▸ Given instruction
Copy exactly, please, the lines of the data from its start through the line containing "const ROLL_STATIONS = 24; // along the roll".

▸ Supplied data
[BEGIN]
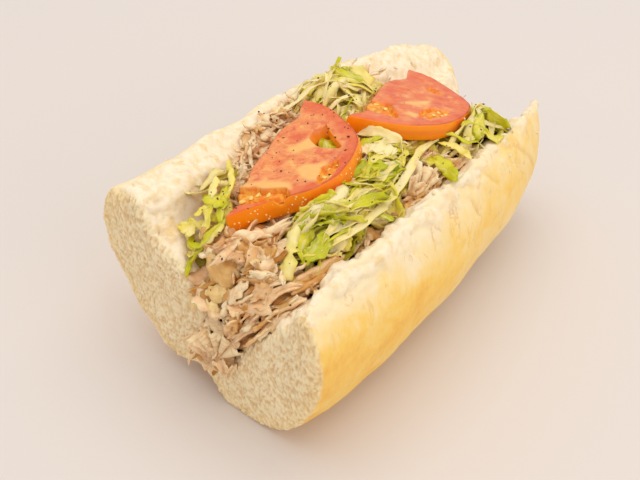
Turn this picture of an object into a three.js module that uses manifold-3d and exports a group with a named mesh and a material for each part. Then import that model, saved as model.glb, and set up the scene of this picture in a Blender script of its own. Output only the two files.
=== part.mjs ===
// Half of a long sandwich roll, split lengthwise and opened into a V, filled with chopped
// chicken and onion, shredded lettuce and two half slices of tomato.
// Millimetres, +Z up. Y runs lengthwise from the cut end to the roll's rounded end.
import * as THREE from "three";
import { mergeVertices } from "three/addons/utils/BufferGeometryUtils.js";
import Module from "manifold-3d";

const wasm = await Module();
wasm.setup();

// ---- driving dimensions ----

const CLEARANCE = 0.4; // between neighbouring pieces
const SECTION_POINTS = 44; // around one half of the roll
const ROLL_STATIONS = 24; // along the roll

// Each half of the roll is a closed section, as [x, z] through which a smooth curve runs. It keeps
// its size to `shoulder`, then rounds off towards `focus` at `tip` with the two powers given.
const BASE_HALF = {
  section: [
    [-33, 76.6], [-41, 71.5], [-46.4, 60], [-46.6, 50], [-42, 39], [-36.5, 27.5], [-28.5, 17.5],
    [-21, 9.6], [-10, 8], [0, 11], [8, 6], [14, 12], [13.5, 21], [9.8, 35], [6.8, 44], [1, 48.5],
    [-2.5, 56], [-10, 60], [-16.5, 63.5], [-21, 71], [-25, 76],
  ],
  shoulder: 92,
  tip: 202,
  focus: [-32, 46],
  lengthPower: 1.9,
  sizePower: 0.5,
  topPower: 1, // below 1 where the upper edge stays up longer
  sag: 9.4, // how far its underside comes down behind the cut end
  scoop: 8, // how deep the filling presses into its cut face
  lean: 0,
};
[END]
▸ Exercise output
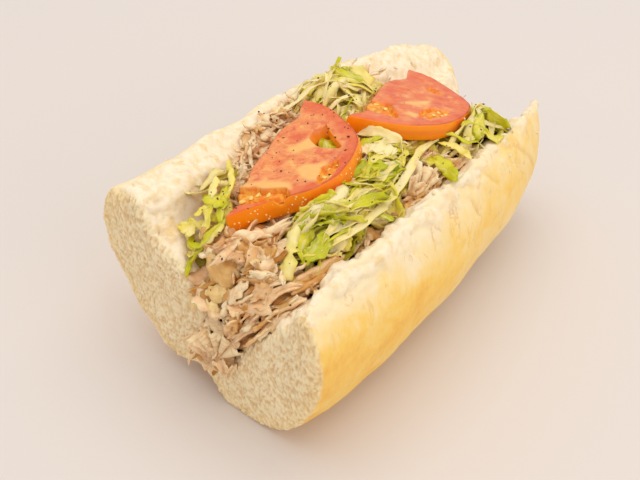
Turn this picture of an object into a three.js module that uses manifold-3d and exports a group with a named mesh and a material for each part. Then import that model, saved as model.glb, and set up the scene of this picture in a Blender script of its own. Output only the two files.
=== part.mjs ===
// Half of a long sandwich roll, split lengthwise and opened into a V, filled with chopped
// chicken and onion, shredded lettuce and two half slices of tomato.
// Millimetres, +Z up. Y runs lengthwise from the cut end to the roll's rounded end.
import * as THREE from "three";
import { mergeVertices } from "three/addons/utils/BufferGeometryUtils.js";
import Module from "manifold-3d";

const wasm = await Module();
wasm.setup();

// ---- driving dimensions ----

const CLEARANCE = 0.4; // between neighbouring pieces
const SECTION_POINTS = 44; // around one half of the roll
const ROLL_STATIONS = 24; // along the roll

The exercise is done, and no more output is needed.